** RAW DATA **
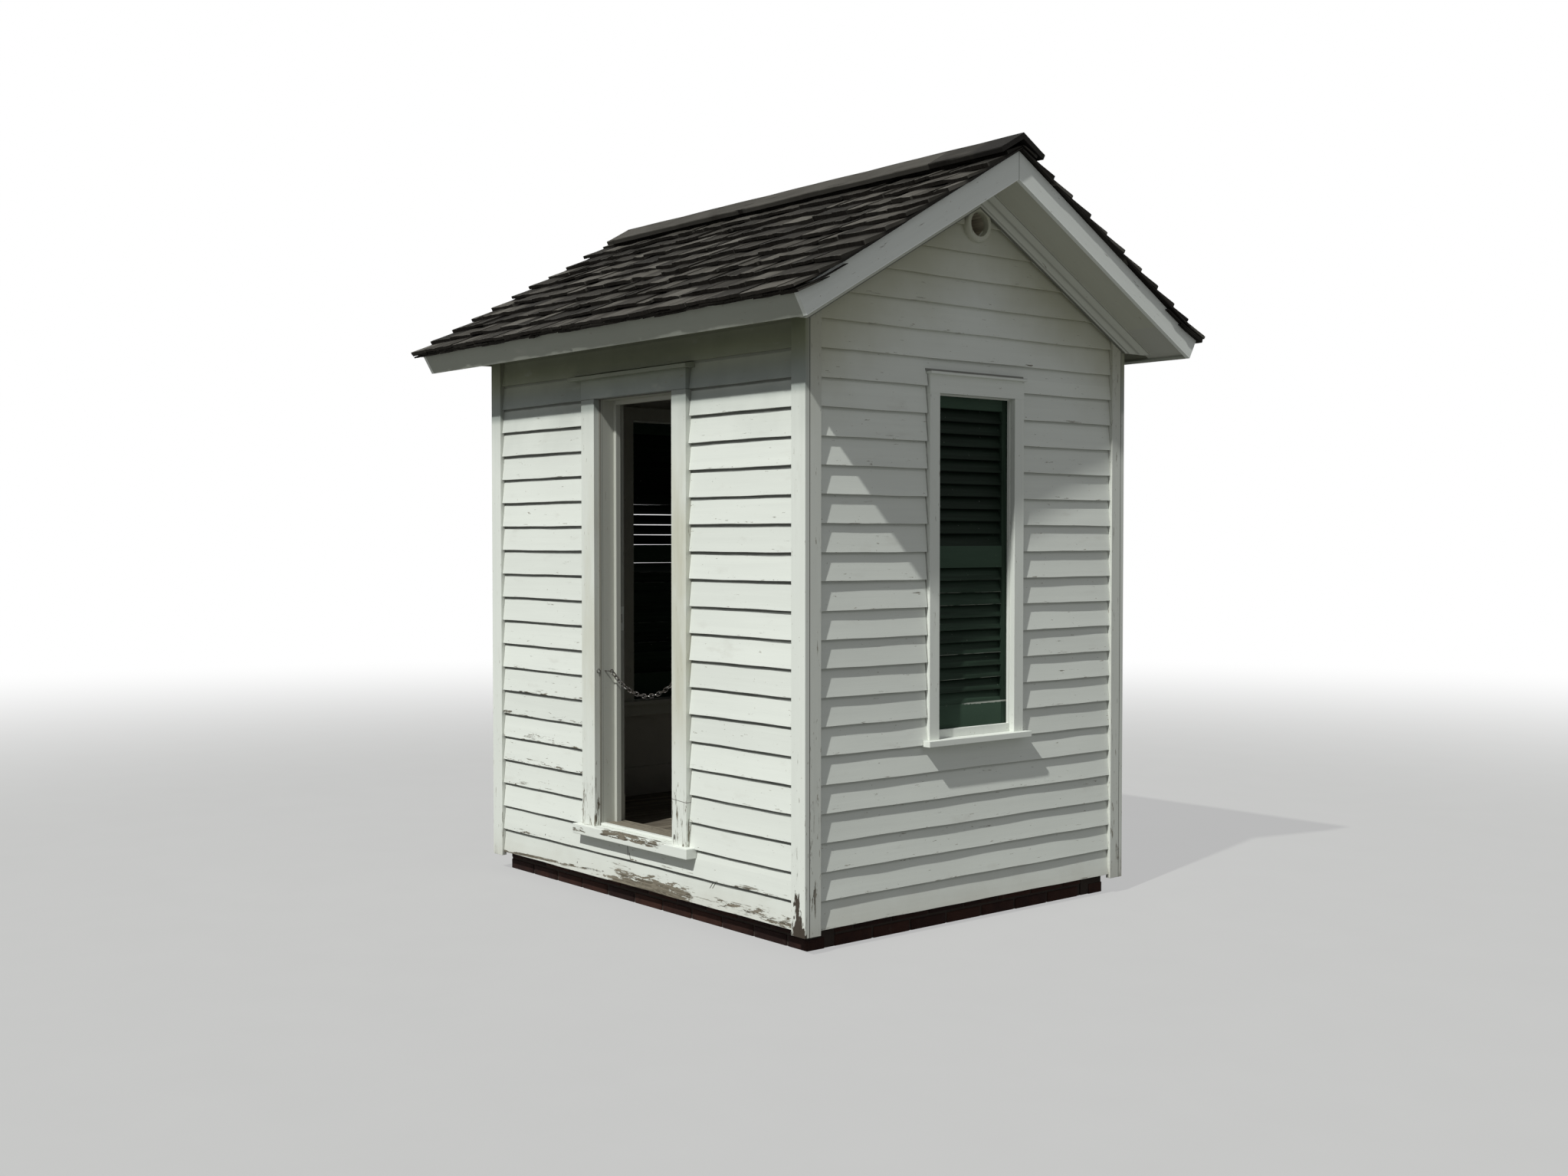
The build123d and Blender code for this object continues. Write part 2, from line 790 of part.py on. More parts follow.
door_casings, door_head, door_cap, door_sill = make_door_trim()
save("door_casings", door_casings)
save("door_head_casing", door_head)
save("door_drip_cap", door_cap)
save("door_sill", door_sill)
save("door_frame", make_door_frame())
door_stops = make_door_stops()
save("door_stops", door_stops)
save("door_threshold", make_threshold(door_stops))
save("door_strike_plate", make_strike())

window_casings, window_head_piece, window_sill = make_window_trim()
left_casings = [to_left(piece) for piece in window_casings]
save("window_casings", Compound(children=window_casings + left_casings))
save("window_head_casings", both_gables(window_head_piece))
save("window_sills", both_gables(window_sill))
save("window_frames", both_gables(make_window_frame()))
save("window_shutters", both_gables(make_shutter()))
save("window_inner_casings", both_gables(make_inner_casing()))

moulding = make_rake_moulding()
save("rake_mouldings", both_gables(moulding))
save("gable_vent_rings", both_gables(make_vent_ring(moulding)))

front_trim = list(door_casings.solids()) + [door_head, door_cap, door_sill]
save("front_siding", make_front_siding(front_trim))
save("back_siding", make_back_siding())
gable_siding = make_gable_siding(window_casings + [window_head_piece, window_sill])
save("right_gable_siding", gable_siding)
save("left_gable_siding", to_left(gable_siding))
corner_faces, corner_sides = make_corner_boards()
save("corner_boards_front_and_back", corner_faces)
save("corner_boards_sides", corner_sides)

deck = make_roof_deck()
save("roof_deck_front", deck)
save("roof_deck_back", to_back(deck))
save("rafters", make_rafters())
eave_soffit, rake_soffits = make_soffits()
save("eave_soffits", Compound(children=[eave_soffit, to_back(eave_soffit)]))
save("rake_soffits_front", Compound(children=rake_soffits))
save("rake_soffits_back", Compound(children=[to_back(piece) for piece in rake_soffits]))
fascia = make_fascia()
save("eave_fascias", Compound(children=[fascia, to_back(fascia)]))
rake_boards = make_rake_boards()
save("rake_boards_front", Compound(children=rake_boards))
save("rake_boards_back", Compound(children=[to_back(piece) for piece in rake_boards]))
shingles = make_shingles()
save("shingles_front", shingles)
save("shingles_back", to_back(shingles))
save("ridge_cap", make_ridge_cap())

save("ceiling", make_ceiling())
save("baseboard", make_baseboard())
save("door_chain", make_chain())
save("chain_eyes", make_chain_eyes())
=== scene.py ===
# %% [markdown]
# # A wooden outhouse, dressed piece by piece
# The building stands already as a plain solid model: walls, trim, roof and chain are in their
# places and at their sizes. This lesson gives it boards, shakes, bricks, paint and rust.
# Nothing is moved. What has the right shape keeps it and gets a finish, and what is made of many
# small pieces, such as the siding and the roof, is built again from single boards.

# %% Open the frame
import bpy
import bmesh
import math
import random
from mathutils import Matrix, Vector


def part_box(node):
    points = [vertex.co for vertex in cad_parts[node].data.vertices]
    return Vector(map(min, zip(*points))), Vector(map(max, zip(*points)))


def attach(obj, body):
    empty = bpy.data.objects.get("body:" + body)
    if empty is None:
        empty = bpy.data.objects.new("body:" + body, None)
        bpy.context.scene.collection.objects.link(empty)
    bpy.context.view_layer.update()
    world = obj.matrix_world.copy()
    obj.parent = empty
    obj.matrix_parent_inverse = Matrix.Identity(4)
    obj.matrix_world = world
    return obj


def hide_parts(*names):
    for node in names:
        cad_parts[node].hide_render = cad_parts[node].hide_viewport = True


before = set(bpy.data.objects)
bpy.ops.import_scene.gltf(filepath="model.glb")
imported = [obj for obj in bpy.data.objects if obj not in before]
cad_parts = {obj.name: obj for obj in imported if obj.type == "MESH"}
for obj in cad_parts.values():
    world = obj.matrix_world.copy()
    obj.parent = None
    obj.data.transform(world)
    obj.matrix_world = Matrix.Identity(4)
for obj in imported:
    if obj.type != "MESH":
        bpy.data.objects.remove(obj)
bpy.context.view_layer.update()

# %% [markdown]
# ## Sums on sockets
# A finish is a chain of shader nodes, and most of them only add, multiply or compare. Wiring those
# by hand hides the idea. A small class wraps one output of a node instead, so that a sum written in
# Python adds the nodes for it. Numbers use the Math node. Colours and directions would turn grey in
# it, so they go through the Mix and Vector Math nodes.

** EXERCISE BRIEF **
Repeat, exactly as they stand above, the lines from the line with "piece in rake_soffits]))" to the line with "cad_parts[node].hide_render = cad_parts[node].hide_viewport", both lines included.

** TASK OUTPUT **
save("rake_soffits_back", Compound(children=[to_back(piece) for piece in rake_soffits]))
fascia = make_fascia()
save("eave_fascias", Compound(children=[fascia, to_back(fascia)]))
rake_boards = make_rake_boards()
save("rake_boards_front", Compound(children=rake_boards))
save("rake_boards_back", Compound(children=[to_back(piece) for piece in rake_boards]))
shingles = make_shingles()
save("shingles_front", shingles)
save("shingles_back", to_back(shingles))
save("ridge_cap", make_ridge_cap())

save("ceiling", make_ceiling())
save("baseboard", make_baseboard())
save("door_chain", make_chain())
save("chain_eyes", make_chain_eyes())
=== scene.py ===
# %% [markdown]
# # A wooden outhouse, dressed piece by piece
# The building stands already as a plain solid model: walls, trim, roof and chain are in their
# places and at their sizes. This lesson gives it boards, shakes, bricks, paint and rust.
# Nothing is moved. What has the right shape keeps it and gets a finish, and what is made of many
# small pieces, such as the siding and the roof, is built again from single boards.

# %% Open the frame
import bpy
import bmesh
import math
import random
from mathutils import Matrix, Vector


def part_box(node):
    points = [vertex.co for vertex in cad_parts[node].data.vertices]
    return Vector(map(min, zip(*points))), Vector(map(max, zip(*points)))


def attach(obj, body):
    empty = bpy.data.objects.get("body:" + body)
    if empty is None:
        empty = bpy.data.objects.new("body:" + body, None)
        bpy.context.scene.collection.objects.link(empty)
    bpy.context.view_layer.update()
    world = obj.matrix_world.copy()
    obj.parent = empty
    obj.matrix_parent_inverse = Matrix.Identity(4)
    obj.matrix_world = world
    return obj


def hide_parts(*names):
    for node in names:
        cad_parts[node].hide_render = cad_parts[node].hide_viewport = True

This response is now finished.